De Medellín al cielo hay sólo un paso
El Caribe es una metáfora cotidiana para la gente que vive en los territorios bañados por sus aguas; esas que comparten un origen común, y quizás, también un destino. Aunque nos hacemos llamar latinoamericanos, más que nada somos caribeños, porque entendemos la vida de una forma y así la vivimos también. Desde otra perspectiva, quizás nuestro desorden e improvisación estructural sea el mecanismo de defensa que las generaciones que nos precedieron asumieron, para poder sobrevivir en esta frontera imperial.
Ir desde dominicana hacia cualquier país caribeño es como llegar a casa. Podrán cambiar acentos, expresiones idiomáticas, usos, costumbres, bebidas, ritmos de baile, etc., pero, al final, no hay que hacer un estudio comparativo para llegar a la conclusión de que, a pesar de las diferencias, somos casi iguales. Y ahí precisamente residen las oportunidades y la magia; porque observando las experiencias de nuestros vecinos podemos incorporar mejoras en cualquier proceso y aprender de sus enseñanzas; replicar lo que funciona -y quizás mejorarlo- y evitar duplicación de errores. De ahí que cualquier experiencia que pueda conocerse de manera previa a la implementación de alguna medida en el país, amerita ser explorada; máxime cuando sea de países hermanos que comparten con nosotros tantas cosas.
Este artículo debería versar sobre la experiencia en manejo de residuos sólidos que tienen en Colombia, y sobre cómo han logrado enfrentar los grandes retos que tienen en el espacio insular de San Andrés, un pequeño anticipo del paraíso perdido a medio camino entre Cartagena y los sueños; o sobre el enorme nivel de eficiencia con que manejan sus estaciones de transferencia de residuos; o sobre la responsabilidad social de la empresa a cargo; pues esos supuestos son extrapolables a nuestra realidad nacional; porque la fragilidad de San Andrés nos recuerda que tenemos que continuar haciendo bien las cosas en Pedernales y mejorarlas en
Saona; o que hay mucho que aprender y replicar para gestionar eficientemente las estaciones de transferencia de Villas Agrícolas o Cancino: o que la labor del Fideicomiso DO Sostenible es fundamental para el país, por sólo citar algunos casos.

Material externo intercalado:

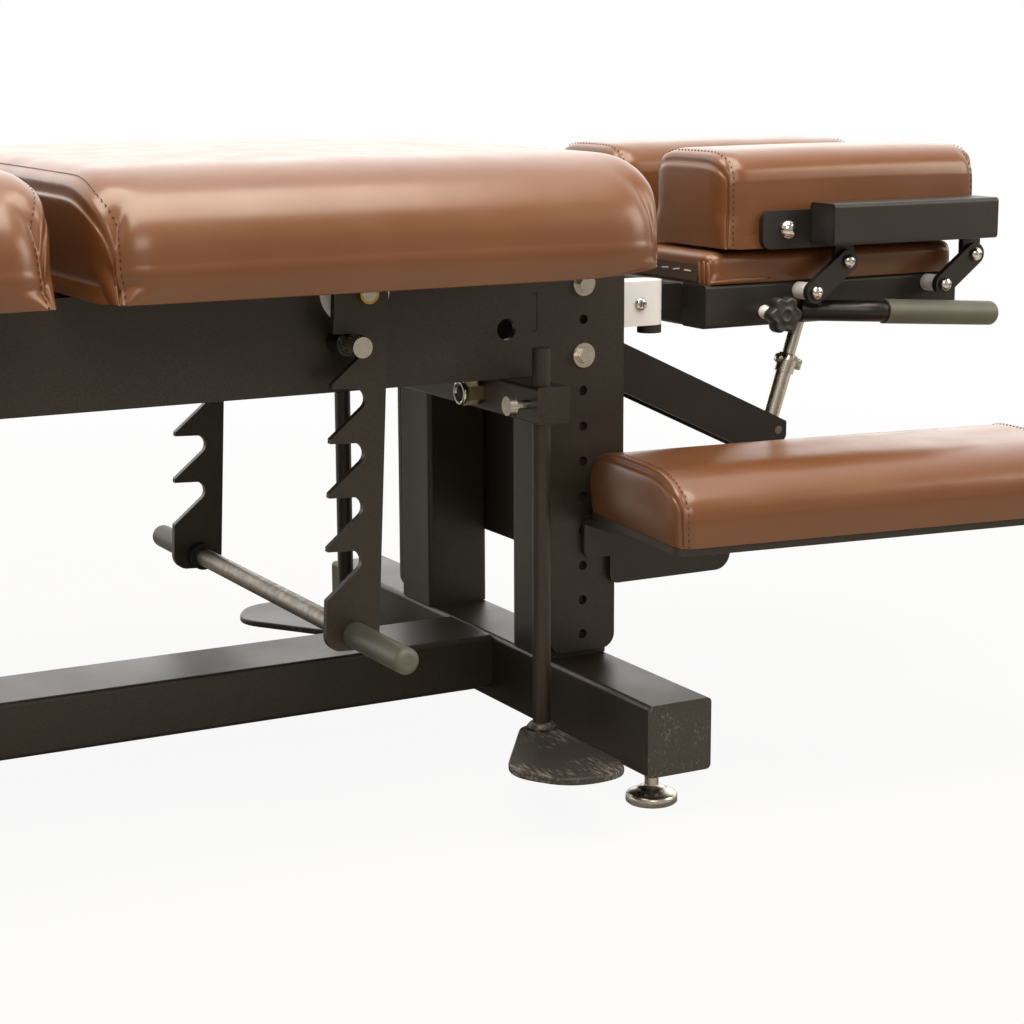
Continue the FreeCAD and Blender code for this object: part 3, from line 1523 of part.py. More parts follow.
strut_outer = strut_round("strut_tube_outer", "strut_tube_diameter / 2",
                          "-strut_tube_tail", strut_tube_length)
strut_collar = strut_round("strut_collar", "strut_collar_diameter / 2",
                           f"{strut_tube_length} - strut_collar_height", strut_tube_length)
strut_bore = strut_round("strut_tube_bore", "strut_rod_diameter / 2 + pin_clearance",
                         "strut_end_wall - strut_tube_tail",
                         f"{strut_tube_length} + cut_overrun")
trunnion = bar("strut_trunnion", "strut_pin_diameter / 2", "arm_width",
               (strut_foot_x, arm_near, strut_foot_height), "Y")
node("strut_tube", cut("strut_tube_bored",
                       fuse("strut_tube_solid", [strut_outer, strut_collar, trunnion]),
                       strut_bore))
strut_rod = strut_round("strut_rod_bar", "strut_rod_diameter / 2",
                        "-strut_rod_start", f"{strut_length} - strut_pin_diameter / 2")
strut_eye = bar(
    "strut_eye", "strut_eye_diameter / 2", "strut_eye_thickness",
    (strut_top_x, "-strut_offset - strut_eye_thickness / 2", strut_top_height), "Y",
)
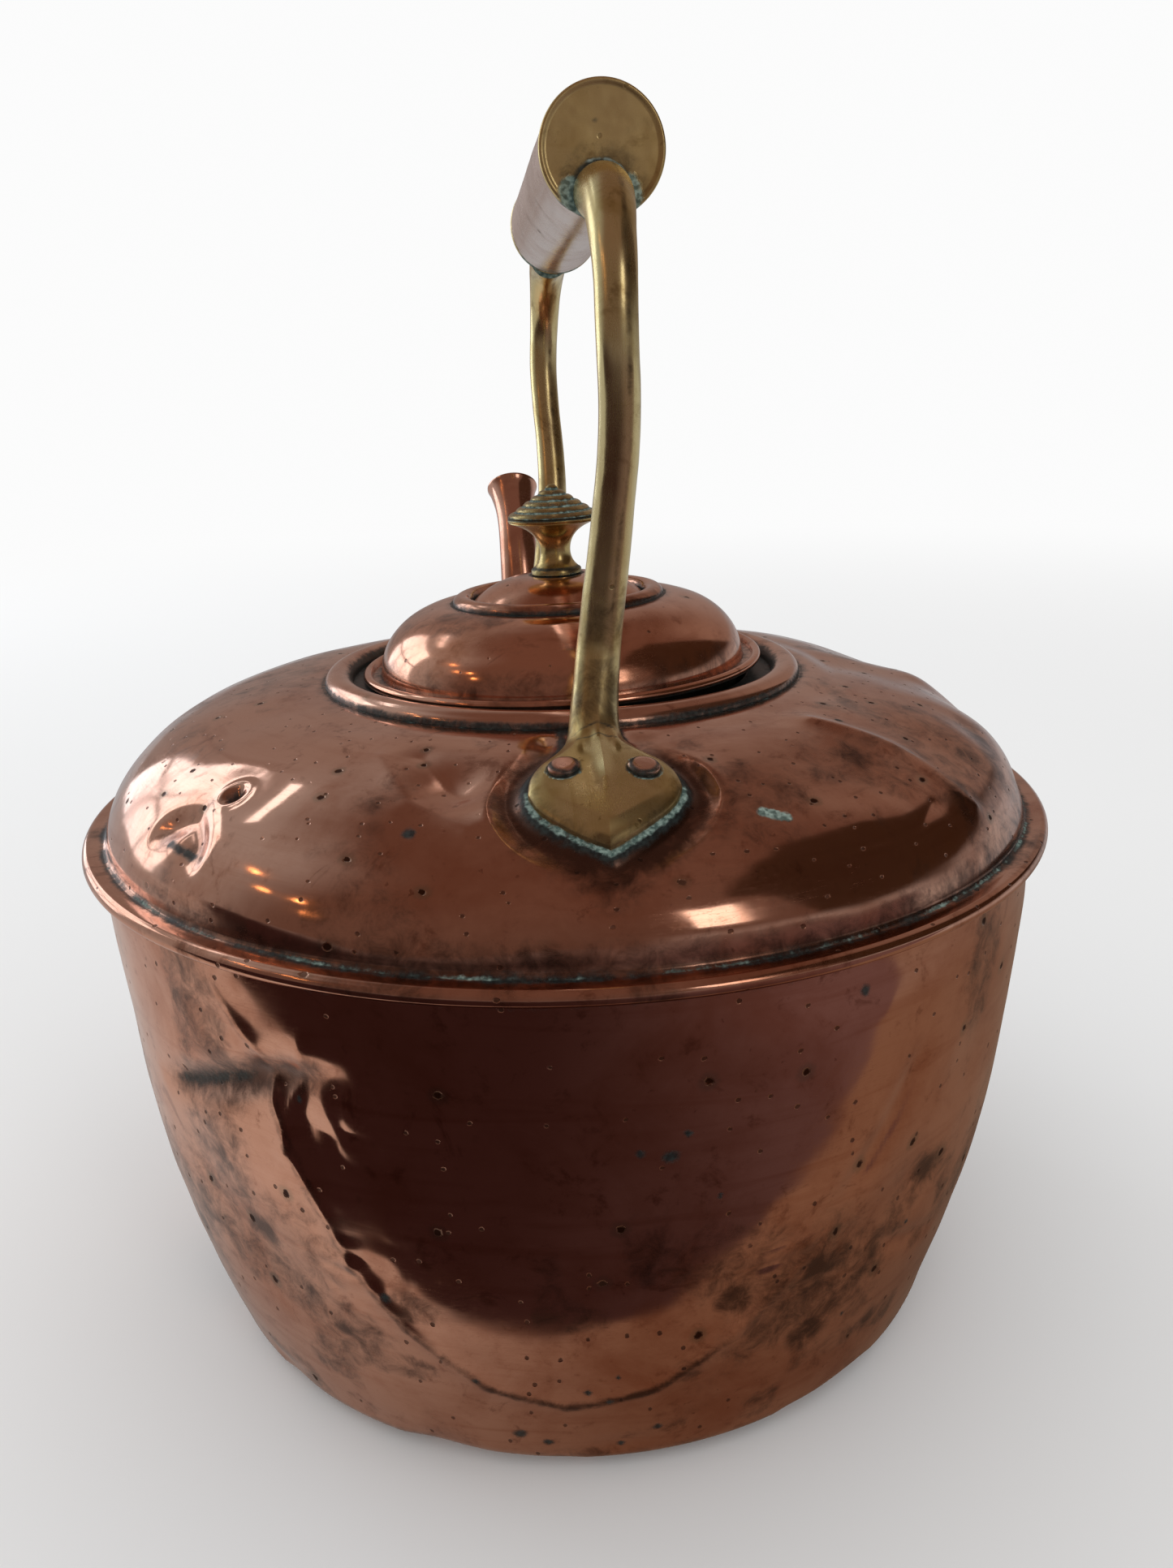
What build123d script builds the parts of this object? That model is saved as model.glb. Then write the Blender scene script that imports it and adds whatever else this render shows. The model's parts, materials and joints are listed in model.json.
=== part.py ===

Pero lo cierto es que, por más que intento concentrarme en cómo explicar todo eso sin caer en el aburrido tecnicismo, me pasa como a Clodomiro Moquete en 1987, que en aquel entonces no pudo escribir su columna sobre el evento que cubría, y decidió hacerlo sobre “Las piernas de Mu Kien” -la destacada historiadora-, las cuales obnubilaron su juicio.
Y como la historia es una constante repetición de lo que ya ha pasado antes, yo ahora me concentro más en la mirada de Adriana, que mientras explicaba cómo su empresa disponía eficientemente de los desechos peligrosos, no hacía más que embrujarme con el sortilegio de su sonrisa, el azabache de sus ojos y el dulce tono de una voz que, aunque acompasada y bien “paisa”, dejaba ver la cercanía que unía a dos culturas distantes y lejanas, pero también cercanas; tan cercana como la opresión que ahora siento en el pecho… esa que tarde en irse.